(Data listing)
-=-=-=-=-
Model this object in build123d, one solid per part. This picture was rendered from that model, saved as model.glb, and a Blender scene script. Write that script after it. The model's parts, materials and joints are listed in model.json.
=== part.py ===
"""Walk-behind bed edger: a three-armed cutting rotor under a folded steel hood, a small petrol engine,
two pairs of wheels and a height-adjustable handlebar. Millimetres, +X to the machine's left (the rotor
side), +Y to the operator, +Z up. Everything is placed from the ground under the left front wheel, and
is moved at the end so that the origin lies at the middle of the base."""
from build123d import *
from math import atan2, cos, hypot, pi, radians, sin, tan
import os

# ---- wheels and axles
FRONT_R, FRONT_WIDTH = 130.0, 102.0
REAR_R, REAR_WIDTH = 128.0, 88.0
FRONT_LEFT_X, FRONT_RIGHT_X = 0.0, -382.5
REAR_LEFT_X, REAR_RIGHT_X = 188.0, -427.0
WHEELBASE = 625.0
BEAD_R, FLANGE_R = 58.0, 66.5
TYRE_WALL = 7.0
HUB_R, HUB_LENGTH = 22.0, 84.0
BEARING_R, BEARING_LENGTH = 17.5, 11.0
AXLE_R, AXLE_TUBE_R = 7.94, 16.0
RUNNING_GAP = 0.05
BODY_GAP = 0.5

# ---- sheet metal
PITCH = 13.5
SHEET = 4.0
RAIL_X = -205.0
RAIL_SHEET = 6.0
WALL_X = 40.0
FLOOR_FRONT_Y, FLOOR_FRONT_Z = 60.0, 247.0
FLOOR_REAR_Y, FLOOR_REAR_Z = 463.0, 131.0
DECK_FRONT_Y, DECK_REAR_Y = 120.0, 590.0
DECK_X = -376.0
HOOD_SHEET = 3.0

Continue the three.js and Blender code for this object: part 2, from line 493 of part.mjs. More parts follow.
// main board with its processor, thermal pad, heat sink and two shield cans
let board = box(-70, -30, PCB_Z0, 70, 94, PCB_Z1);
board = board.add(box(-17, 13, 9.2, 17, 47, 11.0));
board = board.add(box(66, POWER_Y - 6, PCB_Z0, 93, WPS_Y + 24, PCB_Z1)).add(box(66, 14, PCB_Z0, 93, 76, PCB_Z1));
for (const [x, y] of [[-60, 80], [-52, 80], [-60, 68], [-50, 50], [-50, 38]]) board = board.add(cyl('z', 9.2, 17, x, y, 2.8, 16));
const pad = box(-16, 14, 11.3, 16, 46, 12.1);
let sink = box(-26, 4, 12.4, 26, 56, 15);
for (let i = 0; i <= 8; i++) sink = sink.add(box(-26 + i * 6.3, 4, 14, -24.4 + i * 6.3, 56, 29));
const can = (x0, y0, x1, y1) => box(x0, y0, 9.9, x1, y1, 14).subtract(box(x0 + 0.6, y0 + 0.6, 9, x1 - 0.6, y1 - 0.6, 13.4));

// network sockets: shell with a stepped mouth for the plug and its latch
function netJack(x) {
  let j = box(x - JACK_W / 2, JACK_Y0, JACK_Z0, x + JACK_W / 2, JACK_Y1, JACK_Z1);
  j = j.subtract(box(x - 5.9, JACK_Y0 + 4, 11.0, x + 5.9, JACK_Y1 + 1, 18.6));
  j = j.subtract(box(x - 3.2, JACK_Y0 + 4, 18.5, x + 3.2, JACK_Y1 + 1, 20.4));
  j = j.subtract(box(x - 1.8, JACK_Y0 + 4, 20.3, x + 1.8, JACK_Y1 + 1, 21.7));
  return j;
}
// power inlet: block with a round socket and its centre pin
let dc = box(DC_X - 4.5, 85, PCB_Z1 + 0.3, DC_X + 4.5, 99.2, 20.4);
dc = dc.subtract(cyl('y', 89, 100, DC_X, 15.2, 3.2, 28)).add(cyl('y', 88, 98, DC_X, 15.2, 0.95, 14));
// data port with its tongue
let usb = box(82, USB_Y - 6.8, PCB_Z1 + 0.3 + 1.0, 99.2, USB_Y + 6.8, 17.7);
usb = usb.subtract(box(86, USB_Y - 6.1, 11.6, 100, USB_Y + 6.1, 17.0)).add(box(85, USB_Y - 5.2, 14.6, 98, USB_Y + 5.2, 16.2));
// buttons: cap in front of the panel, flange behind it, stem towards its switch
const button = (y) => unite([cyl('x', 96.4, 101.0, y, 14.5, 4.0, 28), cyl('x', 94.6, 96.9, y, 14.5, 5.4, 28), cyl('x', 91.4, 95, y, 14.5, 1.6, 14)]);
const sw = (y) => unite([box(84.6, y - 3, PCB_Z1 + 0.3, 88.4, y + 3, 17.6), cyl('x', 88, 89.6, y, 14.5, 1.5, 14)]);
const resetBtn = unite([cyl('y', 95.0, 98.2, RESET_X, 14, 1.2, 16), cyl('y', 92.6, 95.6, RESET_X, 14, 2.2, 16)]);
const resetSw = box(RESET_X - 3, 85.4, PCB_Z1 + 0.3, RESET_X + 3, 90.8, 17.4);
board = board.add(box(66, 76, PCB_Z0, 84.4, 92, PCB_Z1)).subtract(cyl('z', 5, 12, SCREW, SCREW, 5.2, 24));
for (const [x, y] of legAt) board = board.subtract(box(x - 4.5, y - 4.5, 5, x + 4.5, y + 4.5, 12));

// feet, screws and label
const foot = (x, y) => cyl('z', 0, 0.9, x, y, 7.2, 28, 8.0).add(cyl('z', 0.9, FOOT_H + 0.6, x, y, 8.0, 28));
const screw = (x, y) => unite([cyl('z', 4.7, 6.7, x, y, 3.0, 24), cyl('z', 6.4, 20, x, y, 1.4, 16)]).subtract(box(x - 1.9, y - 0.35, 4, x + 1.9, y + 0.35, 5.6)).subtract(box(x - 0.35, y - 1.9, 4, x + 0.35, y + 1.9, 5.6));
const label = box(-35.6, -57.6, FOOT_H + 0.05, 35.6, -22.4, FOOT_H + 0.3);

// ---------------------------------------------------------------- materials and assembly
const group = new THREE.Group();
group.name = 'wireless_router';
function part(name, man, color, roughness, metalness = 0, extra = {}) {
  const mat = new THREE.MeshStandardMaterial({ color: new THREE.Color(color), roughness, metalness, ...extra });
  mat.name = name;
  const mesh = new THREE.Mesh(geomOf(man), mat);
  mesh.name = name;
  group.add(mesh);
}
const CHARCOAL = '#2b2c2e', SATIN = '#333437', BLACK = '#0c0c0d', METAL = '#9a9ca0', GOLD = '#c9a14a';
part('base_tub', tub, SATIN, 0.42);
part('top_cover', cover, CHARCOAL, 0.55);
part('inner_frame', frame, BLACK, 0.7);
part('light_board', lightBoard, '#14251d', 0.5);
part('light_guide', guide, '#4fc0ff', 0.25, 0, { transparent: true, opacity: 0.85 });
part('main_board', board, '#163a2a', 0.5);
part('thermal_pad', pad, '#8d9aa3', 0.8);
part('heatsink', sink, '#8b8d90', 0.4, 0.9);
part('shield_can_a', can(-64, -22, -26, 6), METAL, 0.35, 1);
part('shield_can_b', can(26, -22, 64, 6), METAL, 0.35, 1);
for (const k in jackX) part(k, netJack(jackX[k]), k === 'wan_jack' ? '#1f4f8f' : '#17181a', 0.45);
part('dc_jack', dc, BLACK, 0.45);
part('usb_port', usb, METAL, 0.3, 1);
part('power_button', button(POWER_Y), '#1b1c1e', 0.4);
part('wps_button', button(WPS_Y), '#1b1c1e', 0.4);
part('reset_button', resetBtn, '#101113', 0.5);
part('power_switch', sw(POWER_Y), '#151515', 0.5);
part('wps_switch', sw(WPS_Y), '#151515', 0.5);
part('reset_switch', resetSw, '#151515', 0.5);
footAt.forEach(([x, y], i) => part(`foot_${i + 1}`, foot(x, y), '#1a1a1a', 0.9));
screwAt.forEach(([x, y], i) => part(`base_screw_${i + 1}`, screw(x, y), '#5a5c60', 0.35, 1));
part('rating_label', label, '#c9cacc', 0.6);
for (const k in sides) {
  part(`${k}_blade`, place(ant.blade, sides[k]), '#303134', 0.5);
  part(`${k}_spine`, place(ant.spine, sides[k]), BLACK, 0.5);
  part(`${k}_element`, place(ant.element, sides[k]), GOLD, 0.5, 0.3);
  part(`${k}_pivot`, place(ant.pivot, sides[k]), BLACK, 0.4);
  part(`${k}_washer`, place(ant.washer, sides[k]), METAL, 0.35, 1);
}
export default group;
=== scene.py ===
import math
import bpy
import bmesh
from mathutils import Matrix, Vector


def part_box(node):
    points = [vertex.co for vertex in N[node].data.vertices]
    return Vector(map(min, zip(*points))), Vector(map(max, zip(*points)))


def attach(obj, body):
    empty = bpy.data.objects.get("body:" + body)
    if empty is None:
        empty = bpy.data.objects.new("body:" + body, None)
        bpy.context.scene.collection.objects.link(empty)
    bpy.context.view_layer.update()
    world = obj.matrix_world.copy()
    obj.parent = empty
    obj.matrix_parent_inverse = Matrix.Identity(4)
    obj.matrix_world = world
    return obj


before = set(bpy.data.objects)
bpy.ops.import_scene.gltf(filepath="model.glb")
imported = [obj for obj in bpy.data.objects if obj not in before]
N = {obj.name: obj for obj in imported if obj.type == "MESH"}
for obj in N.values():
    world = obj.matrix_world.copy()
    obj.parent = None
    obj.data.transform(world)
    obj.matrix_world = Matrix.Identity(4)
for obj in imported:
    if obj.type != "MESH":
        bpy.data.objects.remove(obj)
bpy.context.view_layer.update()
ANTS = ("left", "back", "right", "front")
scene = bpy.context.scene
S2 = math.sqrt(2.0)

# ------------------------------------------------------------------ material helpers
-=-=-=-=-
== Exercise task ==
Only the lines from the one with "sides[k]), BLACK, 0.5);" up to the one with "bpy.context.scene.collection.objects.link(empty)" should be repeated, both included, exactly as they appear.

== Output below ==
  part(`${k}_spine`, place(ant.spine, sides[k]), BLACK, 0.5);
  part(`${k}_element`, place(ant.element, sides[k]), GOLD, 0.5, 0.3);
  part(`${k}_pivot`, place(ant.pivot, sides[k]), BLACK, 0.4);
  part(`${k}_washer`, place(ant.washer, sides[k]), METAL, 0.35, 1);
}
export default group;
=== scene.py ===
import math
import bpy
import bmesh
from mathutils import Matrix, Vector


def part_box(node):
    points = [vertex.co for vertex in N[node].data.vertices]
    return Vector(map(min, zip(*points))), Vector(map(max, zip(*points)))


def attach(obj, body):
    empty = bpy.data.objects.get("body:" + body)
    if empty is None:
        empty = bpy.data.objects.new("body:" + body, None)
        bpy.context.scene.collection.objects.link(empty)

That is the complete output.